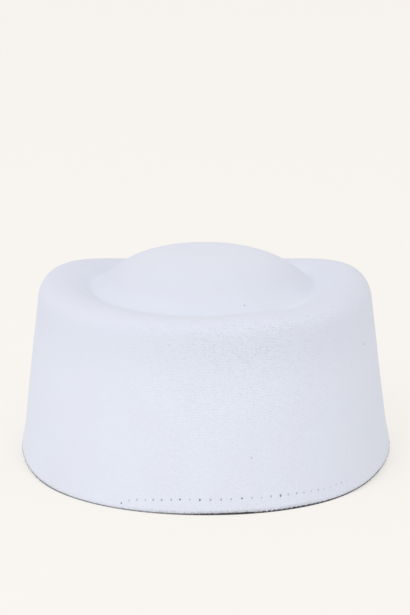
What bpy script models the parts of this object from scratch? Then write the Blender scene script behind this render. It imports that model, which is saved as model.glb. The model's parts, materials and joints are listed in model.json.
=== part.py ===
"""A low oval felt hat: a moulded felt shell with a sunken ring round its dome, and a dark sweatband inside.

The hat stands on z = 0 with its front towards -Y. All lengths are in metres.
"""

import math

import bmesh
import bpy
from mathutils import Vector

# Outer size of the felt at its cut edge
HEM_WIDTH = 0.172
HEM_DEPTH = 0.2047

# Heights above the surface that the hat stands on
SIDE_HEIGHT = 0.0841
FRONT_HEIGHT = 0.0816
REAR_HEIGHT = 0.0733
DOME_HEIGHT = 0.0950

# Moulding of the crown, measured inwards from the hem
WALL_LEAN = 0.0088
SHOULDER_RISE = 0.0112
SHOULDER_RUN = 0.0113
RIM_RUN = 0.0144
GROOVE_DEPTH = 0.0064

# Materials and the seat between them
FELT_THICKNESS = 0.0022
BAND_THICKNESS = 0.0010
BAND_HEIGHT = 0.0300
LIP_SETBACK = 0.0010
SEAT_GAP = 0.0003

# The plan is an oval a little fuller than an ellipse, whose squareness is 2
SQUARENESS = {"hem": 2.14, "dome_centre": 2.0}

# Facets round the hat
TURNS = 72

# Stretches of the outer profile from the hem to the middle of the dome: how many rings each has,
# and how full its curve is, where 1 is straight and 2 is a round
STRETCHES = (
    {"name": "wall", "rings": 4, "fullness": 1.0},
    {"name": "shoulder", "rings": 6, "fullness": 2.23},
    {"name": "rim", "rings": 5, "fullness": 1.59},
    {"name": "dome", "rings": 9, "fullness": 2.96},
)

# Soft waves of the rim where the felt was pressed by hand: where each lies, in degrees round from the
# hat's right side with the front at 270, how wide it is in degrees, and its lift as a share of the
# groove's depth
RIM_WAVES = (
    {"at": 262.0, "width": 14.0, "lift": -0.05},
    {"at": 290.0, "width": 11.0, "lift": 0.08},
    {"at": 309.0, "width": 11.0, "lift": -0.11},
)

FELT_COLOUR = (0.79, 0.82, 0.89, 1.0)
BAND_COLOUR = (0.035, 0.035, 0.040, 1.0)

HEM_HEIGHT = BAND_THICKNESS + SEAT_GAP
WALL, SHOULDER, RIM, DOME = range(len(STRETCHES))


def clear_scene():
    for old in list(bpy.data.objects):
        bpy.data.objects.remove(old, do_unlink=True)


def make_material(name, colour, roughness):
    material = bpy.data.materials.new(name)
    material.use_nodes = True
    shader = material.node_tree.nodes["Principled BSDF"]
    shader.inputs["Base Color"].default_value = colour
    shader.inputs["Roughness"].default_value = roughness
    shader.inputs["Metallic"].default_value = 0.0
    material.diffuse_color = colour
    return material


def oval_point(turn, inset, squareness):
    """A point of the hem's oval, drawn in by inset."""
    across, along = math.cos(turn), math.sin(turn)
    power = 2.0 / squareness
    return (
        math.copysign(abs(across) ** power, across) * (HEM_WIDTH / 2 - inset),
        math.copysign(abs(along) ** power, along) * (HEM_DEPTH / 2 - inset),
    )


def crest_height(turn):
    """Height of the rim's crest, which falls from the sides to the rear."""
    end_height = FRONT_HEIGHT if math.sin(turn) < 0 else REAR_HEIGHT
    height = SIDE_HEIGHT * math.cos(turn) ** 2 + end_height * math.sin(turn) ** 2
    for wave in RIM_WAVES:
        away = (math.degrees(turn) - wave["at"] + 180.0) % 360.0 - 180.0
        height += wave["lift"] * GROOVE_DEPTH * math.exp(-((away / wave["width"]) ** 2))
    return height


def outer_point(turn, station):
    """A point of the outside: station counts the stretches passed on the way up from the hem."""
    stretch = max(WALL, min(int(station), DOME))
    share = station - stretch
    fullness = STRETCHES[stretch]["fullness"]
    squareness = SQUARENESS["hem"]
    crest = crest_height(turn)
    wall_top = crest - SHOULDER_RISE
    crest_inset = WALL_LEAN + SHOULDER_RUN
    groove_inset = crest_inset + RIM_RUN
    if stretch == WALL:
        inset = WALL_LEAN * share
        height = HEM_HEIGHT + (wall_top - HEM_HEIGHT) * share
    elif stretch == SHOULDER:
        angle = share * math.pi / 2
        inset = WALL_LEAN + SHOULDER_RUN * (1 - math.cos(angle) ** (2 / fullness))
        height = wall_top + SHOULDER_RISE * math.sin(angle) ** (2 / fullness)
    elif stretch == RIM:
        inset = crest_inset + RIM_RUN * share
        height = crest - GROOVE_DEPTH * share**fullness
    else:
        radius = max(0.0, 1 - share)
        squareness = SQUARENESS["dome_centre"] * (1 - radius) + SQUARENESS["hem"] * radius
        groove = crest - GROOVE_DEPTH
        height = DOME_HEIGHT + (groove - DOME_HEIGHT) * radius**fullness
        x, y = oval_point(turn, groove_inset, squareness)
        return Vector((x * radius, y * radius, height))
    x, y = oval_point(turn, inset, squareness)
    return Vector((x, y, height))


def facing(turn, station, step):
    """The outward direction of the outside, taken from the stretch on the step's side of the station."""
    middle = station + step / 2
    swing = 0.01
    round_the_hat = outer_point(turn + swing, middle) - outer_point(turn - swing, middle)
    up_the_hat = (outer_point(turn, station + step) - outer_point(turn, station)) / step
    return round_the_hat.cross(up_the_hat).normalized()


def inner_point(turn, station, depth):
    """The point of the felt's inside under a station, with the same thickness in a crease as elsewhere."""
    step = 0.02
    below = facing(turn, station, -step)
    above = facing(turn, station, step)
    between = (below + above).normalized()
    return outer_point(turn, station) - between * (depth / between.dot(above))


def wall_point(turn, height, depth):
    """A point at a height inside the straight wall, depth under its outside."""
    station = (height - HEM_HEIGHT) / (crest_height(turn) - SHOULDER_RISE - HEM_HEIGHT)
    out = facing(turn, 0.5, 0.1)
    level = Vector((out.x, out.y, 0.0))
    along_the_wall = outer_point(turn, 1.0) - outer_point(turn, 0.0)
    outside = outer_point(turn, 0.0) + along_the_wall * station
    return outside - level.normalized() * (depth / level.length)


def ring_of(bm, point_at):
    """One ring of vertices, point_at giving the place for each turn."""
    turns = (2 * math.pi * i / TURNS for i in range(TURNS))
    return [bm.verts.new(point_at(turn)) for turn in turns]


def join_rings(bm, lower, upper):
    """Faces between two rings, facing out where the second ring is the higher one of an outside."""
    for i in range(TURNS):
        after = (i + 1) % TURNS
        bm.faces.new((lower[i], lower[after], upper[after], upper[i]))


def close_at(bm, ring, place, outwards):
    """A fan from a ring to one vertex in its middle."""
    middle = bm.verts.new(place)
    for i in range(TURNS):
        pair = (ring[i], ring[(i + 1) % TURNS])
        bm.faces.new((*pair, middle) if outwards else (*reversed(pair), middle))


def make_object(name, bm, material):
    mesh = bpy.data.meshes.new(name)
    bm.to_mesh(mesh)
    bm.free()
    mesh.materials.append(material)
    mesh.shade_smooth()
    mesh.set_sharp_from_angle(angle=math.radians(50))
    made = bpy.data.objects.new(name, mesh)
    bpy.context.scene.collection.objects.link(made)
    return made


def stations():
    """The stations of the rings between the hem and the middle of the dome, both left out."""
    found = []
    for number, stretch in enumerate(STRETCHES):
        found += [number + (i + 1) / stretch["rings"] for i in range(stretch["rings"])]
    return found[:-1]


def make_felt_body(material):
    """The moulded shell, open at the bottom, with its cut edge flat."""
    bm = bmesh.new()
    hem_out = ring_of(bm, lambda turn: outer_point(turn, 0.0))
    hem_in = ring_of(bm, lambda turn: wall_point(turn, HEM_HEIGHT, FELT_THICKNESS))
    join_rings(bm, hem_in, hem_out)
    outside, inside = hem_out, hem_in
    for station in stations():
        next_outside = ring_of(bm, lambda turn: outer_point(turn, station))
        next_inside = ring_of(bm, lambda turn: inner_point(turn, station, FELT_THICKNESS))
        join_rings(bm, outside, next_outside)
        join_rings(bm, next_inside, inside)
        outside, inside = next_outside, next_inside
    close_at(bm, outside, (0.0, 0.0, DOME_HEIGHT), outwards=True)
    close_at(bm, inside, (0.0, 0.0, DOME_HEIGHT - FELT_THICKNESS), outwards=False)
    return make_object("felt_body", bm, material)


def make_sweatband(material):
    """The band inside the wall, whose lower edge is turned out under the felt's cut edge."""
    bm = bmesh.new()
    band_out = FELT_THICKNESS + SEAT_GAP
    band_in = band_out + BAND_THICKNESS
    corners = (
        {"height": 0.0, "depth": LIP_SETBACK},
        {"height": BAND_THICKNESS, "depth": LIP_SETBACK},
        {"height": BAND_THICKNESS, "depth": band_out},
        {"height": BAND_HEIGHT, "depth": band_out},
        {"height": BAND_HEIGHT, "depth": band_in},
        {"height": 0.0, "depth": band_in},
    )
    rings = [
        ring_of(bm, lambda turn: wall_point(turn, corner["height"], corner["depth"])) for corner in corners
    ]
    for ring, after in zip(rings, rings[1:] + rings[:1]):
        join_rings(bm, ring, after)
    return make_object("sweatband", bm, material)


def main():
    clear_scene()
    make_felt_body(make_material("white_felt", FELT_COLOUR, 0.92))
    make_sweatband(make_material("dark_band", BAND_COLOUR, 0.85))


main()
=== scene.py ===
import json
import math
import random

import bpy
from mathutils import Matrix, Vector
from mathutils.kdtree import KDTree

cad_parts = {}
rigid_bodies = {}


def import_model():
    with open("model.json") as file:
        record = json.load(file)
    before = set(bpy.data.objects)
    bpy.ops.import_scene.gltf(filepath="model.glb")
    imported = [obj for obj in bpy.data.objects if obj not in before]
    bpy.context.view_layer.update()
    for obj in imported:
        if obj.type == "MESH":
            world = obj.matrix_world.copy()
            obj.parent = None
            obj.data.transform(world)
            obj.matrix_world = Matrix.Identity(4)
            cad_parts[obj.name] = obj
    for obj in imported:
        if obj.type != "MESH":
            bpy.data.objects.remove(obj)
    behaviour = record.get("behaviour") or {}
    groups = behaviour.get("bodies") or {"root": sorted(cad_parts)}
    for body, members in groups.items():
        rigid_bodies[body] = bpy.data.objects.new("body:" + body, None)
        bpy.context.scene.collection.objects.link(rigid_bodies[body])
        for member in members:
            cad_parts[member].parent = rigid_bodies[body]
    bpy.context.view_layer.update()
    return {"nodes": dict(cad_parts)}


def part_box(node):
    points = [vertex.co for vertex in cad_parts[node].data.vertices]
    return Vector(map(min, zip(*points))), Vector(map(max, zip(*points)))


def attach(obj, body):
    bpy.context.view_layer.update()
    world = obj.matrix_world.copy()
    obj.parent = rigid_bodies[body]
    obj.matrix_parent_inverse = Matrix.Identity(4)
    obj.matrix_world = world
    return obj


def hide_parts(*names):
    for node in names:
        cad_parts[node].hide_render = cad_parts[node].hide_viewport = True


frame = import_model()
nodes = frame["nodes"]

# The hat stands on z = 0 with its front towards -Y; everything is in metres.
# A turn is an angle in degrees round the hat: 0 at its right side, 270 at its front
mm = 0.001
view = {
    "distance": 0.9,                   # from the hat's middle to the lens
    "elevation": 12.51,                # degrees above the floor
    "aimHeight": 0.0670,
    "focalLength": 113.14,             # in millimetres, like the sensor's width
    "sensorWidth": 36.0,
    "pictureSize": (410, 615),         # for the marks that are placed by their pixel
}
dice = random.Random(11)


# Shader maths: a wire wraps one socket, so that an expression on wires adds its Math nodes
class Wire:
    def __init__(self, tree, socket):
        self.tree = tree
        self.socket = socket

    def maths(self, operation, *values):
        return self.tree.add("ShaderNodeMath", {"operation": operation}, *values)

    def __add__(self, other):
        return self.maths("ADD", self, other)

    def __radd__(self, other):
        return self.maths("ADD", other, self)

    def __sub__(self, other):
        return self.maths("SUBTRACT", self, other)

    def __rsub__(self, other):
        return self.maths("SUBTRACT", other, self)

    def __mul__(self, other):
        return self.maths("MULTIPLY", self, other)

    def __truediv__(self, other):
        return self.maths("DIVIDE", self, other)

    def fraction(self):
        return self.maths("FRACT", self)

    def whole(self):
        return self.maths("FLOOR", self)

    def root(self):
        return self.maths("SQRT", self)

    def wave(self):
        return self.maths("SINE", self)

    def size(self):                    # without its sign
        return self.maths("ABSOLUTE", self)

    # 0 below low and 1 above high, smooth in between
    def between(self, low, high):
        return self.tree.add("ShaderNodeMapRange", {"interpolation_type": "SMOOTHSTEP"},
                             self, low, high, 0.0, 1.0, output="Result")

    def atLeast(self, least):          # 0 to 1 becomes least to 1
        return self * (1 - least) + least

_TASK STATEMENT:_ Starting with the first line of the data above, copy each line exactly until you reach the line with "SEAT_GAP = 0.0003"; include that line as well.

_FINISHED TASK:_
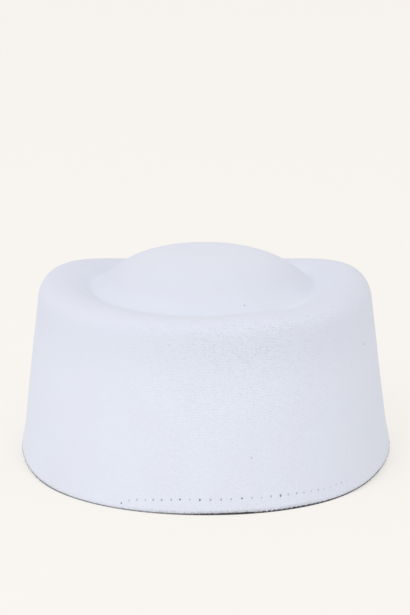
What bpy script models the parts of this object from scratch? Then write the Blender scene script behind this render. It imports that model, which is saved as model.glb. The model's parts, materials and joints are listed in model.json.
=== part.py ===
"""A low oval felt hat: a moulded felt shell with a sunken ring round its dome, and a dark sweatband inside.

The hat stands on z = 0 with its front towards -Y. All lengths are in metres.
"""

import math

import bmesh
import bpy
from mathutils import Vector

# Outer size of the felt at its cut edge
HEM_WIDTH = 0.172
HEM_DEPTH = 0.2047

# Heights above the surface that the hat stands on
SIDE_HEIGHT = 0.0841
FRONT_HEIGHT = 0.0816
REAR_HEIGHT = 0.0733
DOME_HEIGHT = 0.0950

# Moulding of the crown, measured inwards from the hem
WALL_LEAN = 0.0088
SHOULDER_RISE = 0.0112
SHOULDER_RUN = 0.0113
RIM_RUN = 0.0144
GROOVE_DEPTH = 0.0064

# Materials and the seat between them
FELT_THICKNESS = 0.0022
BAND_THICKNESS = 0.0010
BAND_HEIGHT = 0.0300
LIP_SETBACK = 0.0010
SEAT_GAP = 0.0003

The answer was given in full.